Friday, November 28, 2014

Blog 15

Prompt 1: Common Core and You! After participating in the webinar about Common Core Standards, what are your concerns? What ah-ha did you have about CCS? What will you continue to do or do differently to ensure that you are teaching to the CCS?

My initial concerns about the Common Core mainly surround how standardized assessment data will be used. I'm all for the method of using alternative questioning techniques because this pushes educators to focus on deeper understandings on learning objectives. Still, the structures are not in place at our school for rigorous learning and remediation. Currently, I do not think that the results will be favorable. And in some ways, I almost think that policymakers and CCS designers are hoping for districts to fail just so they can provide some fodder for education reform. I fear that teachers will feel punished if this data is used for evaluative purposes, but what else is data used to do?

I do like that the movement is focusing more on less standards and more in-depth and rigorous learning. Certainly, the pacing is key to ensuring that teachers feel prepared to provide adequate learning experiences for all students. Structures need to be in place that support students needing remedial practice, and students in need of enrichment also need challenging and creative ways to apply what they have learned (sounds like a lot of SolutionTree-speak, I know). Perhaps all of this will just take time to develop. I certainly hope another reformational program or movement doesn't swoop in soon to wash over this.

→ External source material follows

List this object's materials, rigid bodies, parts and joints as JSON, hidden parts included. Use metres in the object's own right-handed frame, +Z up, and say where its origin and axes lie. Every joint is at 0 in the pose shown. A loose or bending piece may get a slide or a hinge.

Currently, our school uses Beyond Textbooks for its curriculum, which isn't very helpful as far as resources. I've been told that the curriculum is CCS-aligned, but our benchmark assessments don't even model the same type of questioning that our students are expected to tackle for PARCC. While I do use the BT formative assessments, I believe that I need to start incorporating more formative assessments that ask students to find multiple ways of arriving at solutions. For example, I could teach multiple ways to graph linear functions (using slope-intercept form, creating a function table and evaluating the function, etc.) or show students how to rearrange the same formula multiple times to solve for a certain variable. Whatever the case, our students just need more practice.